Pontefract Castle Stakes (June, Listed)
The Pontefract Castle Stakes, a Listed race run in June, is the first quality event of the Pontefract summer season. It attracts horses from leading northern and occasionally southern yards, typically over sprint distances. The race provides an early-season test of the Listed class sprint horses in the north, and the draw and course form filters apply fully. Horses with Pontefract sprint experience significantly outperform their market prices in this race.
Pomfret Stakes and Pipalong Stakes (July)
These two July Listed races attract quality fields from the northern circuit and occasionally southern raiders. The Pomfret Stakes and Pipalong Stakes represent Pontefract's mid-season peak of quality. Both races are run on the same summer-festival card that also includes competitive handicaps across the programme. The same structural analysis applies: course form, draw in sprint races, and Fahey or Ryan runners at prices of 4/1 or above.
Flying Fillies' Stakes (August, 6f, Listed)
The Flying Fillies' Stakes is a six-furlong Listed sprint for fillies and mares, typically run in August. The draw effect in this race is particularly pronounced because the large, specialist field tends to break from a wide spread of stalls, and the left-handed bend comes quickly at six furlongs. Fillies drawn in stalls one to four in fields of twelve or more have a structural edge. The race also rewards trainers with strong northern-circuit filly programmes; Fahey and Ryan between them have produced multiple winners.

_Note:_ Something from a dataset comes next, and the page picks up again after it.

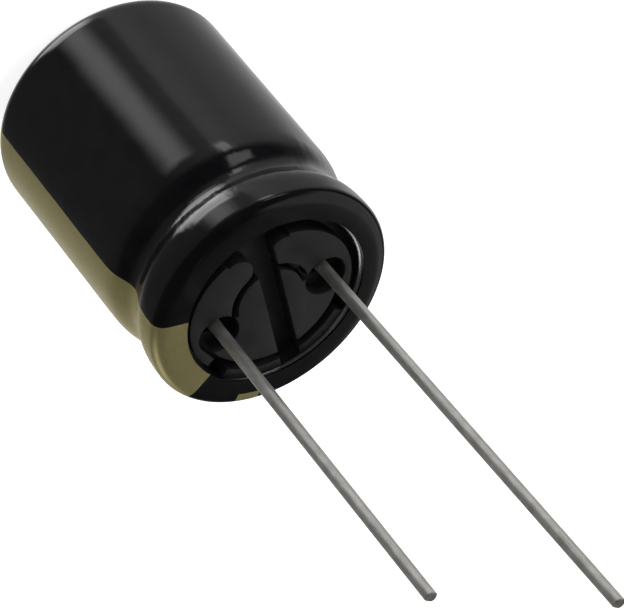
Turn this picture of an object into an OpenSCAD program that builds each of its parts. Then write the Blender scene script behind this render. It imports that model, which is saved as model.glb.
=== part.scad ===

Silver Tankard Stakes (October, Listed)
The Silver Tankard Stakes closes the Pontefract listed race season in October. Run on going that by this point of the season has typically softened from the summer peak, the race rewards horses with real staying ability and soft-ground form. First-time visitors from southern tracks making end-of-season Pontefract raids rarely succeed; the course form and going filters remain active throughout the autumn card.